Dívida de Honra (The Homesman - 2014)
É um aspecto comum do cinema, quando tenta criar uma personagem feminina forte, adicionar em sua composição vários elementos compartilhados pelos heróis, invariavelmente masculinizando a mulher, tornando-a bruta e insensível, ao invés de evidenciar a bravura inerente à sua feminilidade. Como a Ellen Ripley, de “Aliens – O Resgate”, ou, num exemplo recente do gênero, a menina da refilmagem de “Bravura Indômita”, ainda que exista uma função dessa atitude em sua origem literária, já que ela adota psicologicamente a personalidade do pai que busca vingar. Já a Mary Bee, vivida por Hilary Swank, é o extremo oposto, um inteligente modelo de construção de personagem. Ela é uma mulher madura que sobrevive sozinha no Velho Oeste, enfrentando o preconceito da sociedade machista, rejeitando a subserviência ao provar competência em seu trabalho, porém, como uma alma sensível, capaz de aliviar as angústias diárias tocando imaginariamente as teclas de um piano bordadas em tecido, ela deseja ser verdadeiramente amada.
O cenário rude, desolado, reflete metaforicamente a negação da sensibilidade, um berço de homens estúpidos que cospem suas mulheres de suas vidas, ao primeiro sinal de problema, figuras vistas como minimamente humanas, dispensáveis.

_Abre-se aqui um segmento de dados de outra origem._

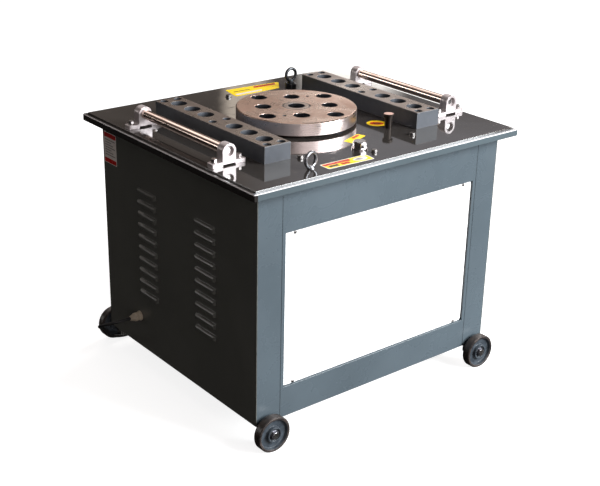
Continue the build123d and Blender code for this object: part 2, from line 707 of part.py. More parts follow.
# ---- working disc and spindle --------------------------------------------
def disc_frame(u, v):
    """A point of the disc's own grid, in the table's frame."""
    turn = math.radians(DISC_GRID_ANGLE)
    return (SPINDLE_X + u * math.cos(turn) - v * math.sin(turn),
            SPINDLE_Y + u * math.sin(turn) + v * math.cos(turn))


def grid_spots():
    """The eight outer pin holes of the disc, on a square grid."""
    return [disc_frame(i * DISC_HOLE_PITCH, j * DISC_HOLE_PITCH)
            for i in (-1, 0, 1) for j in (-1, 0, 1) if i or j]


def screw_spots():
    """Two locking screws that sit half in the disc and half in the spindle's head."""
    return [disc_frame(side * SPINDLE_HEAD_RADIUS, 0.0) for side in (-1, 1)]


def pin_hole(x, y):
    """A pin hole right through the disc, with a broken top edge."""
    rim = Pos(x, y, DISC_TOP - DISC_HOLE_CHAMFER / 2) * Cone(
        DISC_HOLE_RADIUS, DISC_HOLE_RADIUS + DISC_HOLE_CHAMFER, DISC_HOLE_CHAMFER)
    return post(DISC_HOLE_RADIUS, DISC_BOTTOM, DISC_TOP, x, y) + rim


def make_disc():
    disc = post(DISC_RADIUS, DISC_BOTTOM, DISC_TOP, SPINDLE_X, SPINDLE_Y)
    disc = chamfer(disc.edges().sort_by(Axis.Z)[-1], DISC_TOP_CHAMFER)
    disc = chamfer(disc.edges().sort_by(Axis.Z)[0], DISC_BOTTOM_CHAMFER)
    holes = [pin_hole(*spot) for spot in grid_spots()]
    holes.append(post(SPINDLE_HEAD_RADIUS, DISC_BOTTOM, DISC_TOP, SPINDLE_X, SPINDLE_Y))
    holes += [post(DISC_TAP_RADIUS, DISC_TOP - DISC_TAP_DEPTH, DISC_TOP, *disc_frame(*spot))
              for spot in DISC_TAP_HOLES]
    holes += [post(DISC_SCREW_RADIUS, DISC_TOP - DISC_SCREW_DEPTH, DISC_TOP, *spot)
              for spot in screw_spots()]
    return disc - holes


def make_disc_screws():
    screws = []
    top = DISC_TOP - 1.5
    for x, y in screw_spots():
        key = extrude(RegularPolygon(2.4, 6), 4)
        screw = post(DISC_SCREW_RADIUS, DISC_TOP - DISC_SCREW_DEPTH, top, x, y)
        screws.append(screw - Pos(x, y, top - 4) * key)
    return group(screws)


def make_spindle():
    """The main shaft, bottom to top: nut end, lower seat, gear seat, upper seat, flange, head."""
    shaft = stepped(SPINDLE_STEPS, SPINDLE_X, SPINDLE_Y)
    cuts = [post(CORE_BORE_RADIUS, DISC_TOP - CORE_BORE_DEPTH, DISC_TOP, SPINDLE_X, SPINDLE_Y)]
    cuts += [post(DISC_SCREW_RADIUS, DISC_TOP - DISC_SCREW_DEPTH, DISC_TOP, *spot)
             for spot in screw_spots()]
    return shaft - cuts


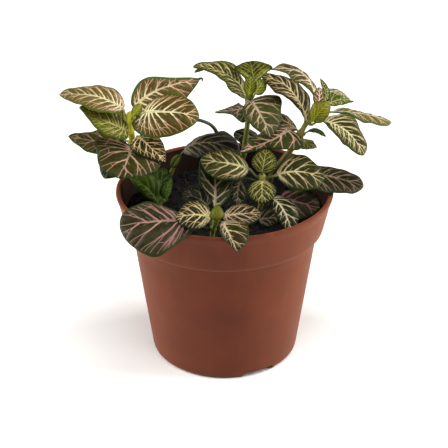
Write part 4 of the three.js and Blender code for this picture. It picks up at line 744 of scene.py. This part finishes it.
def build_leaf(row):
    leaf = Leaf(row)
    look = LOOKS[leaf.name]
    pairs, vw, net = look[5], look[6], look[7]
    veins = venation(leaf, pairs, vw, net)
    step = STEP * (0.70 + 0.30 * leaf.size)
    # margin
    fine_u = 0.5 - 0.5 * np.cos(np.linspace(0, np.pi, 500))
    fine_u = np.clip(fine_u, 2e-4, 1 - 1e-5)

    def resample(side):
        p = leaf.flat(fine_u, np.full_like(fine_u, side))
        s = np.concatenate([[0], np.cumsum(np.linalg.norm(np.diff(p, axis=0), axis=1))])
        n = max(12, int(s[-1] / (step * 1.05)))
        return np.interp(np.linspace(0, s[-1], n), s, fine_u)

    ur, ul = resample(1.0), resample(-1.0)
    uv = [(a, 1.0) for a in ur] + [(a, -1.0) for a in ul[::-1][1:-1]]
    n_margin = len(uv)
    margin = leaf.flat(np.array([a for a, _ in uv]), np.array([b for _, b in uv]))
    # candidate points: vein centre lines, then vein sides, then rings inside the margin, then fill
    cand, rad, seg = [], [], [[], [], [], [], [], []]
    for pts, hw, order, alpha in veins:
        xy = leaf.flat(pts[:, 0], pts[:, 1])
        s = np.concatenate([[0], np.cumsum(np.linalg.norm(np.diff(xy, axis=0), axis=1))])
        if s[-1] < 0.3:
            continue
        n = max(2, int(s[-1] / step) + 1)
        g = np.linspace(0, s[-1], n)
        pu, pv, pw = np.interp(g, s, pts[:, 0]), np.interp(g, s, pts[:, 1]), np.interp(g, s, hw)
        q = leaf.flat(pu, pv)
        seg[0].append(q[:-1]), seg[1].append(q[1:]), seg[2].append(pw[:-1]), seg[3].append(pw[1:])
        seg[4].append(np.full(n - 1, alpha)), seg[5].append(np.full(n - 1, order))
        for a, b in zip(pu, pv):
            cand.append((a, b)), rad.append(0.14 if order < 3 else 0.18)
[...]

Ao se dispor à difícil tarefa de conduzir três mulheres que perderam a sanidade, por conseguinte, impiedosamente despejadas por seus maridos, até uma cidade onde irão receber tratamento, Mary ousa vestir o manto de sacrifício por uma causa cujo escopo sequer poderia compreender. A alegoria é potencializada pela brutalidade que Tommy Lee Jones, enquanto diretor, não se intimida de mostrar. Cenas muito fortes, como uma protagonizada por Miranda Otto e um bebê, logo no início, exibem a coragem de um roteiro que não intenciona suavizar o impacto de sua mensagem, infelizmente ainda vergonhosamente atual. A revoltante repetição do ato do estupro com uma das mulheres doentes, incapaz de reagir, enquanto outra, que testemunha a violência, conscientemente silencia, assim como a automutilação, filmada com chocante frieza, ou as tentativas humilhantes da protagonista que tenta se adaptar às pressões comportamentais e encontrar um marido, estão dentro do contexto da época, porém falam diretamente ao papel da mulher hoje, cerca de cento e cinquenta anos depois, vítima de uma balança social que nunca se equilibra, nos mais variados setores.
O personagem de Jones aparece exatamente na cena seguinte à reza do sacerdote, que pede proteção a Mary em sua árdua jornada, uma resposta certa encaminhada por linhas tortas de caráter, o símbolo máximo, quase caricato, do machismo, alguém que despreza o feminino a ponto de inicialmente rejeitar a hipótese de consumar uma noite de amor com Mary, desprezando-a até como imediatista objeto sexual. Ele não odeia a mulher, apenas sente profunda indiferença. Na cena, ele se despe com desleixo e preguiça, salientando seu total desinteresse em repensar sua conduta. Ela, por outro lado, havia demonstrado na cena em que consegue estabelecer conexão emocional com uma das vítimas, após gentilmente abraçar a ilusão que a mantém viva, a disposição libertária para a mudança de pensamento. Ela, a mulher na sociedade, está aberta à discussão, mais preparada que qualquer homem. Ele, o machista impotente, segue surdo aos pedidos de respeito e igualdade. O faroeste é utilizado então como veículo estético para uma trama que nos conduz à gradual percepção desse homem, o Adão desencantado, que aprende a conviver com o feminino. Evitando revelar muito da trama, vale ressaltar a beleza metafórica da linda cena no rio, que representa o gatilho dessa mudança, um dos momentos mais singelos e bonitos que vi nos últimos anos. Grande parte do mérito se deve também à impecável trilha sonora de Marco Beltrami.
“Dívida de Honra” é, desde já, um dos melhores filmes do ano.